Saturday, 12 February 2022

Mr. Muff

Visting Guildford Cathedral last year and wanting to read a bit more about its construction, I had a look in the shop. They couldn’t do quite that, but they could do a biography of the architect, Edward Maufe, by a grand-daughter (reference 1), so I got that instead. A book which turned out to be an easy read and resulting in much Maufe-chasing in the weeks and months that followed. So while he was first noticed (a long way) back in 2018 at reference 2, there was a regular flurry of notices last year, to be found at reference 3. 

The book is printed on thick white paper, rather like that of the book noticed at reference 4. Suitable for the printing of glossy photographs, although they all on their own pages, rather than mixed up with the text. Reasonable supply of them, mostly of or about his buildings. A cheerful, easy read, on the first reading getting through the 300 odd pages of text in two days. Second read in perhaps three.

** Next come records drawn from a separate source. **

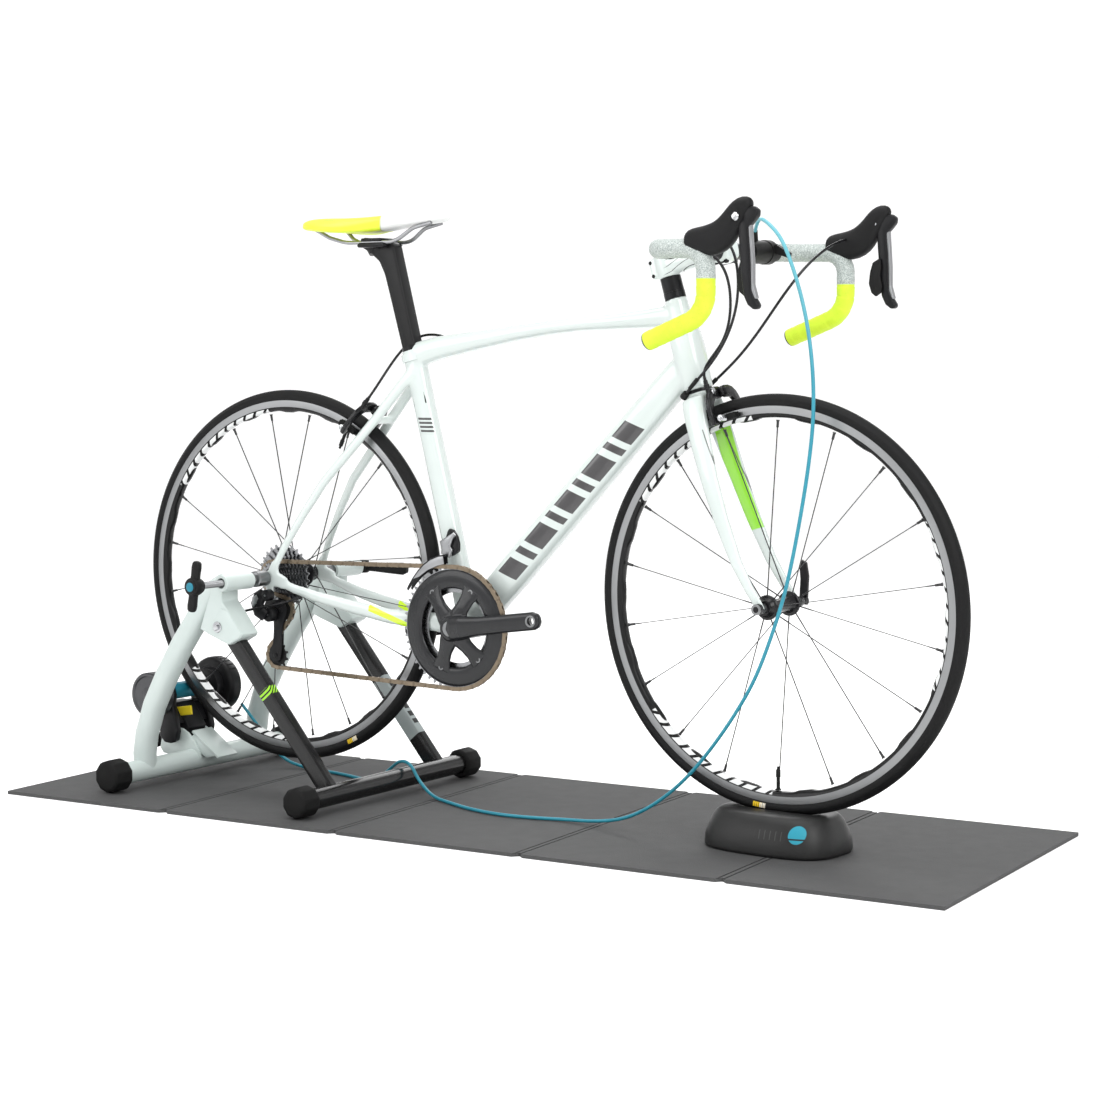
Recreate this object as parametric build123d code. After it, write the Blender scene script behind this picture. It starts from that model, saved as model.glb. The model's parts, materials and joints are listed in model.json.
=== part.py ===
from build123d import *
from math import asin, atan2, cos, hypot, pi, radians, sin, tan
import os

# Racing bicycle clamped in an indoor trainer, on a folding mat, front wheel in a riser block.
# Millimetres.  X runs forward, Y to the rider's left, Z up.  The origin is on the mat's
# underside, in the bicycle's middle plane, under the rear axle.

# ---------------------------------------------------------------- driving dimensions
RUN_GAP = 0.05            # radial clearance of a shaft in its bore
BODY_GAP = 0.3            # clearance between faces that pass each other

MAT_LENGTH, MAT_WIDTH, MAT_T = 1789.0, 612.0, 6.0
MAT_PANELS = 5
MAT_CENTRE = (484.5, 24.5)
MAT_TURN = 3.43           # the mat lies a little askew under the bicycle

WHEELBASE = 1002.0
REAR_AXLE_Z = 386.0       # heights are above the mat's top
FRONT_AXLE_Z = 390.0
TYRE_R, TYRE_SECTION_R = 336.0, 12.5
RIM_R, RIM_DEPTH, RIM_WIDTH, RIM_WALL = 317.0, 22.0, 19.6, 1.6
SPOKE_R, NIPPLE_R, NIPPLE_LENGTH = 1.0, 2.2, 11.0
FRONT_SPOKES, REAR_SPOKES = 18, 20
FRONT_HUB_WIDTH, REAR_HUB_WIDTH = 100.0, 130.0
AXLE_R = 5.0

HEAD_ANGLE, FORK_RAKE = 73.3, 45.0
STEER_REST = -3.1         # the bars rest turned slightly to the right
STEERER_R = 14.3
BB_X, BB_Z, BB_R, BB_WIDTH = 400.6, 319.3, 22.0, 68.0
SEAT_ANGLE, SEAT_TUBE_LENGTH = 75.6, 488.0
SEAT_TUBE_DEPTH, SEAT_TUBE_WIDTH, TUBE_WALL = 40.0, 32.0, 2.2
POST_R, POST_ABOVE, POST_BELOW = 13.6, 178.0, 120.0
DOWN_TUBE_DEPTH, DOWN_TUBE_WIDTH = 58.0, 46.0
HEAD_TUBE_TOP_R, HEAD_TUBE_FOOT_R = 18.5, 24.0
HEAD_TUBE_FOOT, HEAD_TUBE_TOP = 368.0, 521.0      # distances along the steering axis
STEM_AT, STEM_HEIGHT = 577.0, 40.0

BAR_R, BAR_CLAMP_R, BAR_WIDTH = 12.0, 15.9, 420.0
BAR_X, BAR_Z, BAR_REACH, BAR_DROP = 898.0, 951.0, 105.0, 140.0
BAR_BENDS, DROP_SLOPE = [42.0, 34.0, 48.0], 0.384
TAPE_T = 2.8
TAPE_FROM = BAR_WIDTH / 2 - 60.0

CHAIN_Y, PITCH = -48.0, 12.7
BIG_RING, SMALL_RING, DRIVEN_COG, PULLEY_TEETH = 52, 39, 14, 11
COGS = (12, 13, 14, 15, 17, 19, 21, 23, 25, 28)
COG_PITCH, COG_T = 3.95, 1.6
GUIDE_PULLEY, TENSION_PULLEY = (20.0, 328.0), (6.0, 245.0)
CRANK_LENGTH, CRANK_LIFT, CRANK_END_R = 172.5, 8.0, 14.0
PEDAL_HOLE_R = 7.1
SHIFT_TRAVEL = 3.0        # the front derailleur cage's slide

SLEEVE_R, SLEEVE_FROM, SLEEVE_TO = 15.0, 117.0, 193.0
SCREW_R, HANDLE_Y = 6.0, 263.0
LEG_R, LEG_Y = 21.0, 155.0
REAR_BAR_X, FRONT_BAR_X, FOOT_BAR_HALF = -220.0, 215.0, 235.0
REAR_BAR_R, FRONT_BAR_R = 19.5, 18.0
REAR_FOOT_R, FRONT_FOOT_R, FOOT_LENGTH = 30.0, 27.5, 42.0
PIVOT_XZ = (-22.0, 306.0)
ROLLER_ANGLE = 221.0      # where the roller meets the tyre, seen from the right side
ROLLER_R, FLYWHEEL_R, DRUM_R = 15.5, 42.0, 53.0
UNIT_PIVOT = (-258.0, 74.0)

RISER_LENGTH, RISER_WIDTH, RISER_HEIGHT, TYRE_LIFT = 236.0, 164.0, 62.0, 54.0

REMOTE_FROM, REMOTE_TO, REMOTE_R = 74.0, 140.0, 19.0
CABLE_R, HOUSING_R = 3.0, 2.3

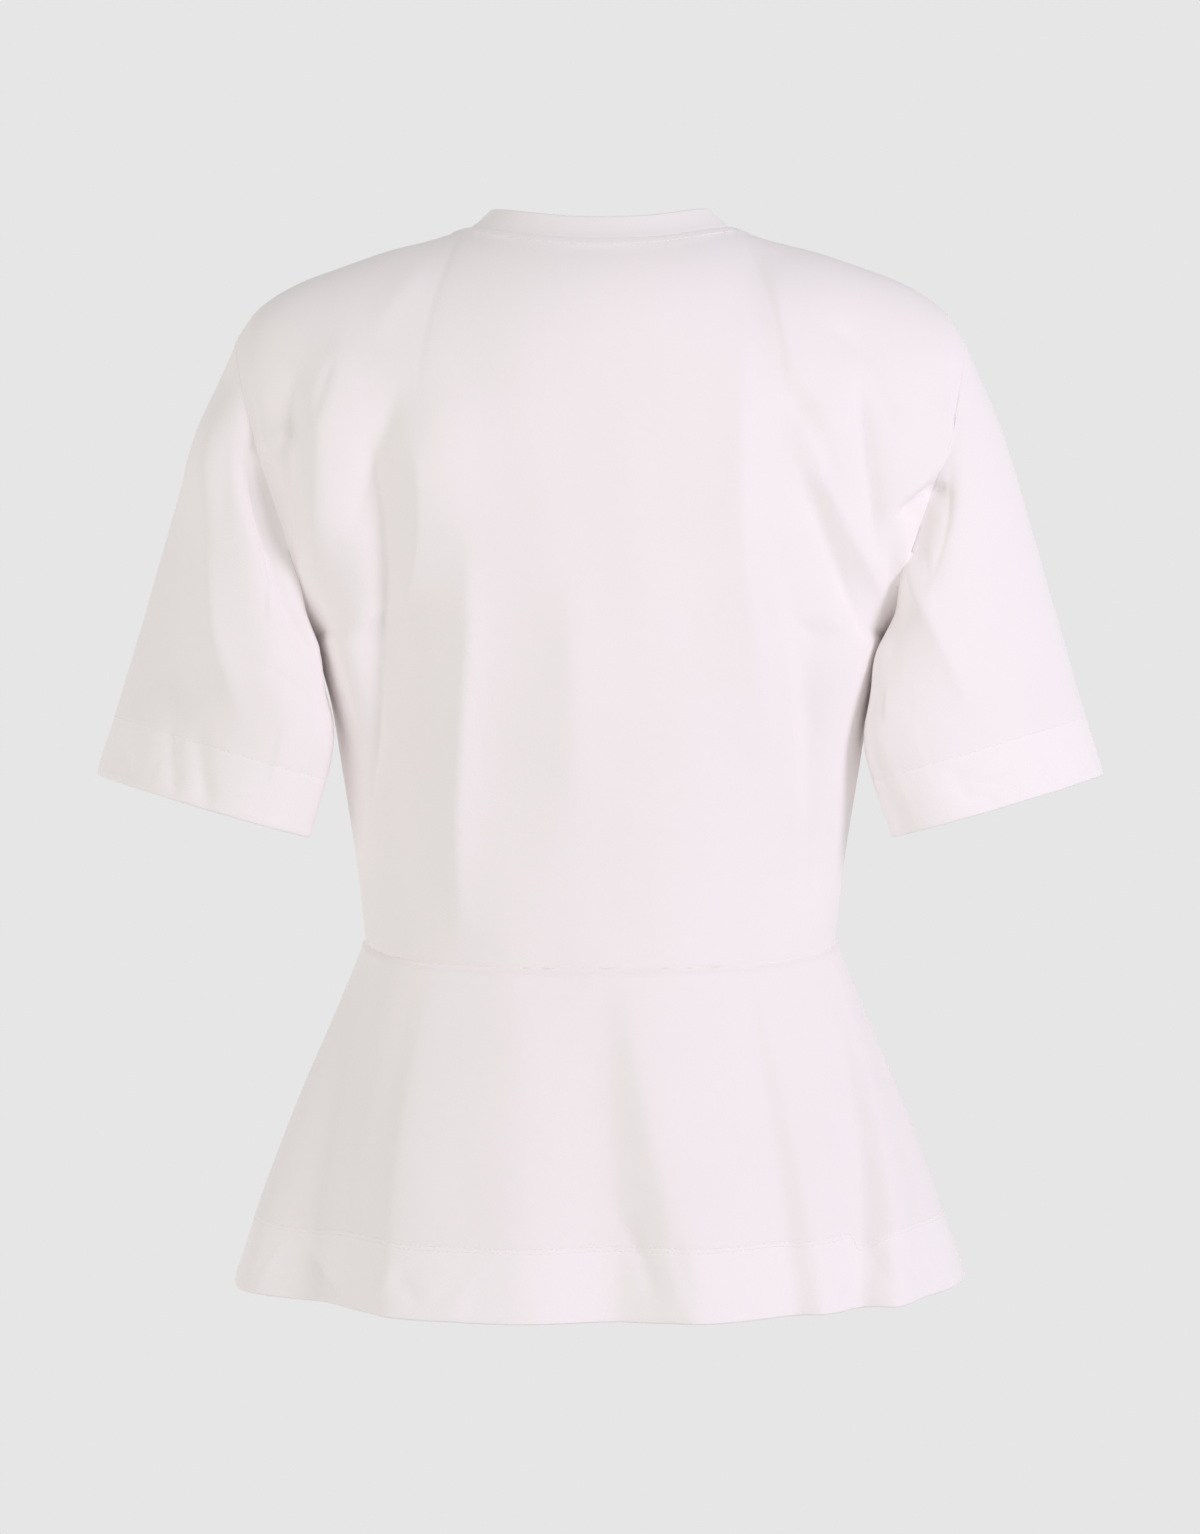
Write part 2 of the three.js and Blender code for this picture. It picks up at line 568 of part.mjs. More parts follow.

Maufe started life as the son of a successful Bradford draper. A well-heeled youth with no particular need to earn a living but who had a taste for architecture. His career proper started in around 1920, after war service in the Balkans. The cathedral ran from 1936 to 1961 (by which time he was in his eighties) and he finally retired in the mid 1960’s.

At some point, the family changed its name from Muff to Maufe. The former, it seems, is common enough in Yorkshire, but the present Maufe was pleased enough to get shot of Muff, the subject of some ribbing.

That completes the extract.